Naquele ano, a menina, que hoje sonha ser juíza e ainda conserva a voz doce e meiga, encontrou nas obras literárias o refúgio para superar um drama familiar: a perda da irmãzinha, de apenas dois anos e 8 meses. “Pelo que passei na época, os livros foram meu grande incentivo. E ainda são”, relata ao lado dos pais, o vigilante Walter Luiz da Fonseca, de 43, e a doméstica Cláudia Pereira da Fonseca, de 42. O pai relembra o empenho da filha: “Pelo momento que estávamos passando, não acompanhamos muito esse processo. Ficávamos preocupados, pois ela passava o tempo todo trancada no quarto, até o dia em que descobrimos que era por causa do projeto”, relata.

Sandro vê nos pés seu grande futuro, mas também não abandonou a leitura. Aos 11 anos, tentava o bicampeonato para repetir o feito de 2011, quando leu 51 livros. Inspirado no irmão, João Pedro, quatro anos mais velho e que também havia participado do projeto, alcançando a marca de 41 obras, e contando sempre com a ajuda do pai, o diretor de autoescola Nilton Batista Dias, de 58, também teve nas histórias a ajuda para superar a tristeza da mãe doente. Com um olho nas páginas e outro no futebol, ele segue em frente em busca do sonho de ser um grande jogador, se dedicando ao esporte numa escola especializada. Ele ainda considera a leitura algo importante. E o pai, sempre presente, não perde o foco: “Com leitura eles estão sempre desenvolvendo. Continuo com o mesmo orgulho dos meus filhos”.

Com 16 anos, Sandro Dias e Fernanda Fonseca participaram do projeto aos 11: gosto pela leitura permanece - Foto: Leandro Couri/EM/D.A PRESS
Ação para presentear livros


Fazer a criança ter um livro para chamar de seu e, a partir disso, mudar a própria história. Acreditando nessa transformação por meio das letras, uma empresa mineira lançou recentemente uma plataforma digital inédita e inovadora para ajudar a minimizar os efeitos do que considera ser o maior problema social do país: a educação precária. Por meio do projeto 1book4life (Um livro para a vida), pessoas comuns, empresas e investidores sociais são estimulados a presentear com livros estudantes carentes de diversas partes do Brasil. No processo, têm a oportunidade de acompanhar, permanentemente, o trajeto das obras e os resultados da iniciativa.

Pesquisa divulgada pelo Instituto Pró-Livro (IPL) no ano passado mostra que a leitura é um hábito de 56% da população brasileira. Para ser considerado um leitor, pela metodologia do estudo, é necessário ter lido ao menos um livro três meses anteriores ao levantamento. O percentual de leitores variou pouco em relação aos dois últimos estudos feitos: 55% em 2007, e 50% em 2011. Em média, os entrevistados disseram ter lido 2,54 livros no intervalo de tempo pesquisado, sendo 1,06 do começo ao fim. Entre os que têm o hábito da leitura, a média é de 4,54 obras no período, com 1,91 inteira.
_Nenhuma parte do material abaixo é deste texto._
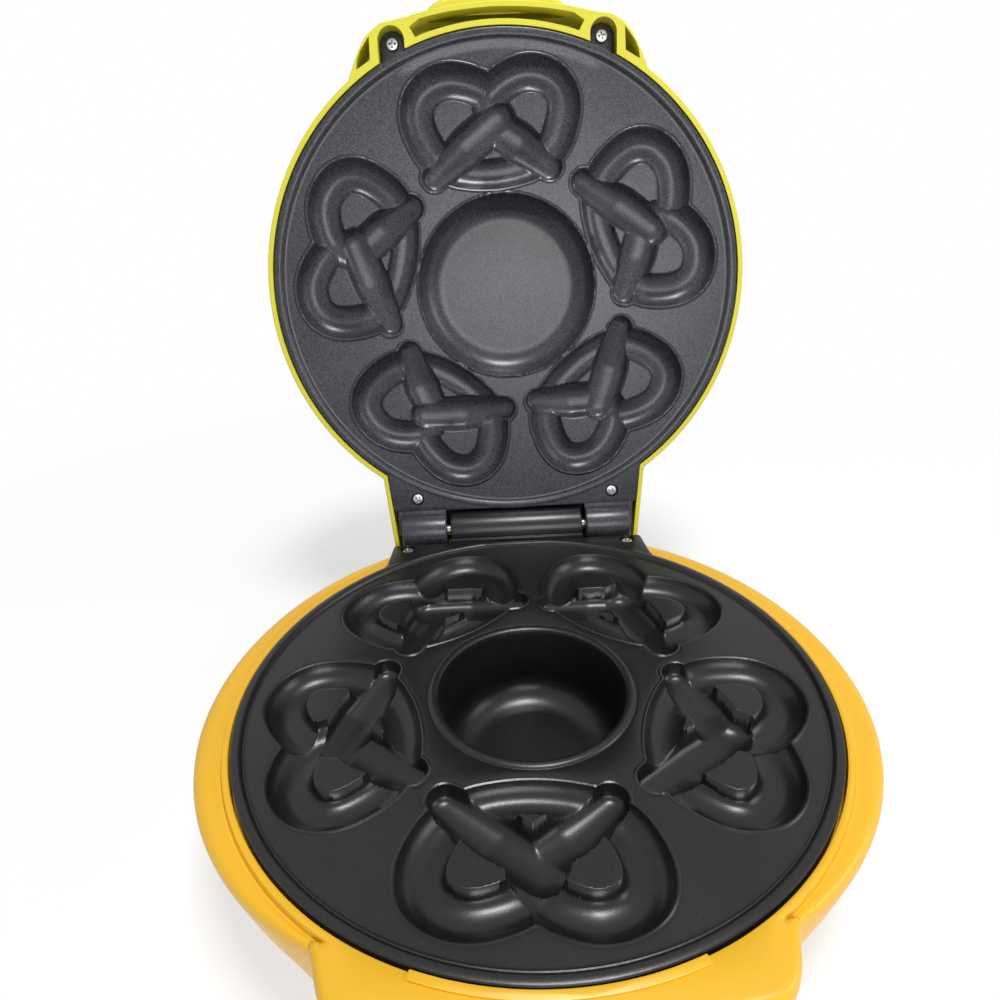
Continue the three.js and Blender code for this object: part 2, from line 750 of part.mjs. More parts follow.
function bottomCover() {
  const radius = baseFloorRadius - wall - fitGap;
  const disc = turned([
    [0, -baseDepth], [radius, -baseDepth], [radius, -baseDepth + coverThickness], [0, -baseDepth + coverThickness],
  ]);
  const cuts = postAngles.map((angle) => screwHole(
    postRing * Math.cos(angle), postRing * Math.sin(angle), -baseDepth - overrun, -baseDepth + overrun,
  ));
  for (let i = 0; i < ventCount; i += 1) {
    const x = (i - (ventCount - 1) / 2) * ventPitch;
    const [x0, x1] = [x - ventWidth / 2, x + ventWidth / 2];
    cuts.push(block(x0, x1, -ventLength / 2, ventLength / 2, -baseDepth - overrun, -baseDepth + overrun));
  }
  return cut(solid(disc), ...cuts);
}

// Lid housing, in its closed place above the parting plane
function lidOutside() {
  const rim = openingRadius + lidRimWidth;
  const shoulder = lidHeight - lidShoulderHeight;
  return [
    [0, 2 * partingGap],
    [rim, 2 * partingGap],
    [rim, ledgeTop],
    [lidShoulderRadius, lidShoulderHeight],
    ...arc(lidTopRadius, lidShoulderHeight, shoulder, Math.PI / 8, Math.PI / 2, 5)
      .map(([r, z]) => [lidTopRadius + ((r - lidTopRadius) * (lidShoulderRadius - lidTopRadius)) / shoulder, z]),
    [0, lidHeight],
  ];
}

function lidHollow() {
  const shoulder = lidHeight - lidShoulderHeight - wall;
  const reach = lidShoulderRadius - lidTopRadius - wall;
  return [
    [0, -overrun],
    [openingRadius, -overrun],
    [openingRadius, ledgeTop],
    [ledgeRadius, ledgeTop],
    [ledgeRadius, ledgeBack],
    [openingRadius - wall / 2, ledgeBack],
    [lidShoulderRadius - wall, lidShoulderHeight],
    ...arc(lidTopRadius, lidShoulderHeight, shoulder, Math.PI / 8, Math.PI / 2, 5)
      .map(([r, z]) => [lidTopRadius + ((r - lidTopRadius) * reach) / shoulder, z]),
    [0, lidHeight - wall],
  ];
}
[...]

O programa convida escolas públicas dos municípios brasileiros com indicadores sociais, geográficos e educacionais (menores índices de desenvolvimento da educação básica, o Ideb) mais críticos para ingressar. São 6.310 instituições de ensino já cadastradas, com 2,3 milhões de alunos. Como numa grande história de transformação, a ideia é mudar vidas. Todos os alunos da escola atendida recebem livros de presente. Presentes de verdade, com direito a embrulho especial. Cada um ganha dois livros diferentes e é estimulado a trocá-los com seus colegas para, dessa forma, ter um grande acervo compartilhado. Os livros são dos alunos, que os levam para casa. A ideia é que o hábito da leitura alcance irmãos, pais, amigos, vizinhos, mudando a história de uma comunidade inteira.

Em Minas Gerais, estão na lista instituições de 17 cidades, sendo duas delas da Região Metropolitana de Belo Horizonte – Betim e Ribeirão das Neves. “Ter livros em casa, pais que leem, ser exposto ao fato de a família tratar a leitura com naturalidade é muito marcante no momento em que o aluno é dono do livro. Hoje, ele é dono do livro na escola, onde lê livros de formação e não de literatura, que são os que induzem à leitura e, consequentemente, ao aprendizado”, afirma o diretor do Instituto do Gesto Bom, responsável pelo 1Book4Life, Mário Herkenhoff Coelho.